[start Dataset section]

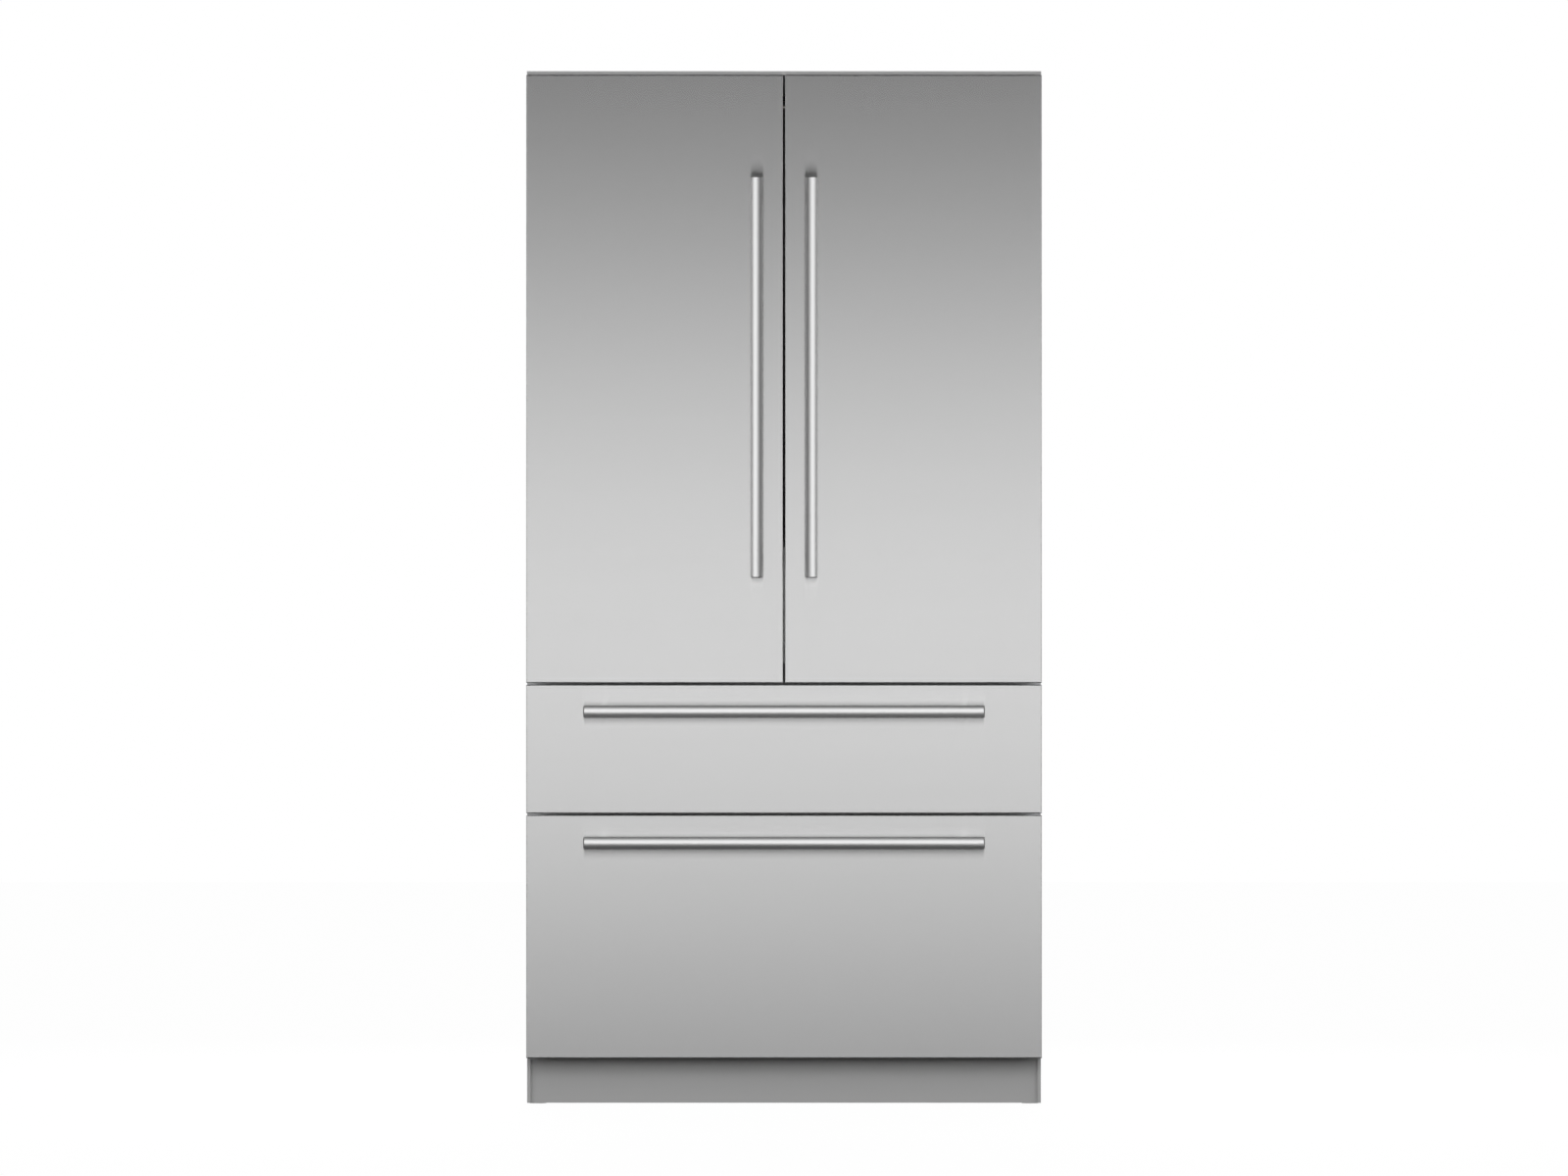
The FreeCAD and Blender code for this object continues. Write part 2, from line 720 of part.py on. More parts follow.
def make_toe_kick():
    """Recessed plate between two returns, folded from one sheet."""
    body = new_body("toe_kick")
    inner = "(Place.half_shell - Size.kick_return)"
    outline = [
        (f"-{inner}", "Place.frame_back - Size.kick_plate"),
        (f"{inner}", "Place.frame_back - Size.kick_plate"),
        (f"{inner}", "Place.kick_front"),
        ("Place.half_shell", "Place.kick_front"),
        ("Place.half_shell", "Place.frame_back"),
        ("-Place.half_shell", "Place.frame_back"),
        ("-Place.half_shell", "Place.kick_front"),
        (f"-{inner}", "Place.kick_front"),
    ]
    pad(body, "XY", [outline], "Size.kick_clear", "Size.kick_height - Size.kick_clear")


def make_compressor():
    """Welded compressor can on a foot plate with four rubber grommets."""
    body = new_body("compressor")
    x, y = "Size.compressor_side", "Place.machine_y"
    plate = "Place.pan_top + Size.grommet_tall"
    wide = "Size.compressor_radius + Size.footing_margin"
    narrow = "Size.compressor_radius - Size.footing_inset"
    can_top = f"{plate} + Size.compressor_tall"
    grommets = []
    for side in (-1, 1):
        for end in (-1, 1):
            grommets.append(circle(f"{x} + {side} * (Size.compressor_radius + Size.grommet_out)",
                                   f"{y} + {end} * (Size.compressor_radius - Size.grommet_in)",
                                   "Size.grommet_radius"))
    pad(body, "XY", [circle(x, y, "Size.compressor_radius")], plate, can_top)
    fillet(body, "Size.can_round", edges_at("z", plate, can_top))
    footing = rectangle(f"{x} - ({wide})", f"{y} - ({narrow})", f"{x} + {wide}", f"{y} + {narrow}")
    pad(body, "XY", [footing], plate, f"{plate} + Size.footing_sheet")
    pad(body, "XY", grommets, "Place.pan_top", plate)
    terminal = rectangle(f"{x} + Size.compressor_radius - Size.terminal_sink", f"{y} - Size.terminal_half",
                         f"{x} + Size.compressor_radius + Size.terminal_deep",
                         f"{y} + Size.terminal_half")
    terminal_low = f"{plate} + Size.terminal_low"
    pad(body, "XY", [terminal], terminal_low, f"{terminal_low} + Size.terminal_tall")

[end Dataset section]

Repeat the data above, word for word.

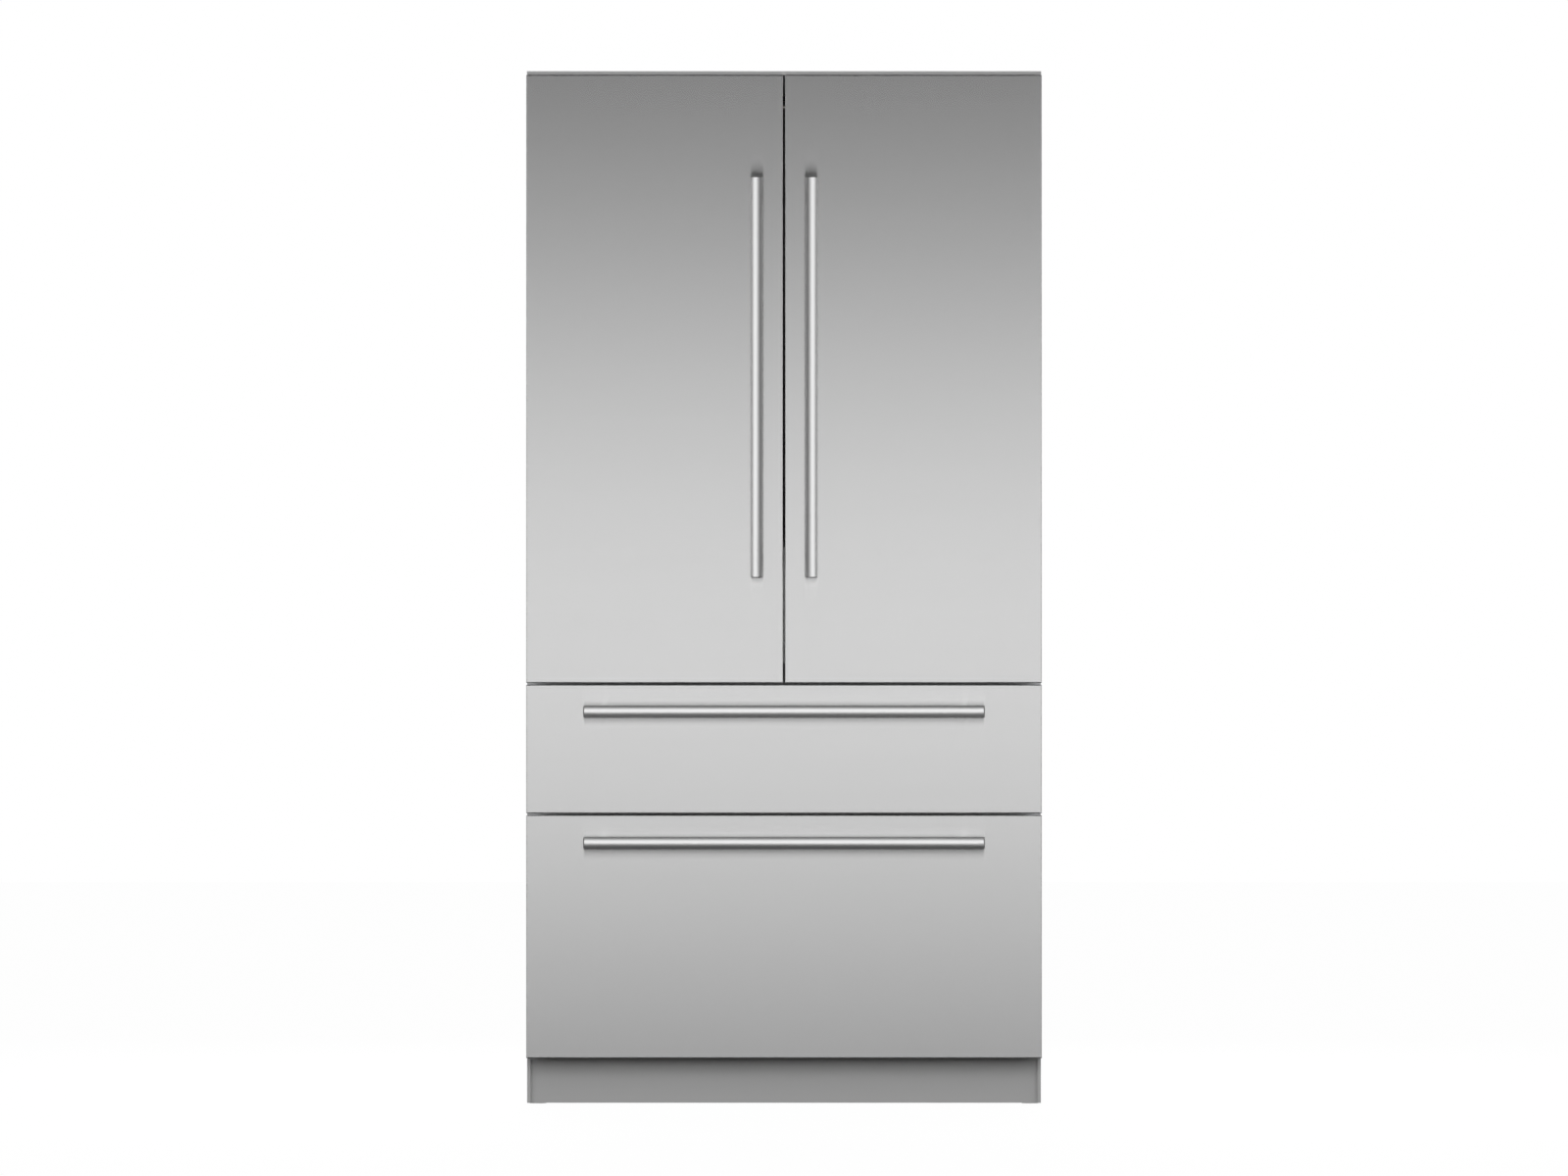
The FreeCAD and Blender code for this object continues. Write part 2, from line 720 of part.py on. More parts follow.
def make_toe_kick():
    """Recessed plate between two returns, folded from one sheet."""
    body = new_body("toe_kick")
    inner = "(Place.half_shell - Size.kick_return)"
    outline = [
        (f"-{inner}", "Place.frame_back - Size.kick_plate"),
        (f"{inner}", "Place.frame_back - Size.kick_plate"),
        (f"{inner}", "Place.kick_front"),
        ("Place.half_shell", "Place.kick_front"),
        ("Place.half_shell", "Place.frame_back"),
        ("-Place.half_shell", "Place.frame_back"),
        ("-Place.half_shell", "Place.kick_front"),
        (f"-{inner}", "Place.kick_front"),
    ]
    pad(body, "XY", [outline], "Size.kick_clear", "Size.kick_height - Size.kick_clear")


def make_compressor():
    """Welded compressor can on a foot plate with four rubber grommets."""
    body = new_body("compressor")
    x, y = "Size.compressor_side", "Place.machine_y"
    plate = "Place.pan_top + Size.grommet_tall"
    wide = "Size.compressor_radius + Size.footing_margin"
    narrow = "Size.compressor_radius - Size.footing_inset"
    can_top = f"{plate} + Size.compressor_tall"
    grommets = []
    for side in (-1, 1):
        for end in (-1, 1):
            grommets.append(circle(f"{x} + {side} * (Size.compressor_radius + Size.grommet_out)",
                                   f"{y} + {end} * (Size.compressor_radius - Size.grommet_in)",
                                   "Size.grommet_radius"))
    pad(body, "XY", [circle(x, y, "Size.compressor_radius")], plate, can_top)
    fillet(body, "Size.can_round", edges_at("z", plate, can_top))
    footing = rectangle(f"{x} - ({wide})", f"{y} - ({narrow})", f"{x} + {wide}", f"{y} + {narrow}")
    pad(body, "XY", [footing], plate, f"{plate} + Size.footing_sheet")
    pad(body, "XY", grommets, "Place.pan_top", plate)
    terminal = rectangle(f"{x} + Size.compressor_radius - Size.terminal_sink", f"{y} - Size.terminal_half",
                         f"{x} + Size.compressor_radius + Size.terminal_deep",
                         f"{y} + Size.terminal_half")
    terminal_low = f"{plate} + Size.terminal_low"
    pad(body, "XY", [terminal], terminal_low, f"{terminal_low} + Size.terminal_tall")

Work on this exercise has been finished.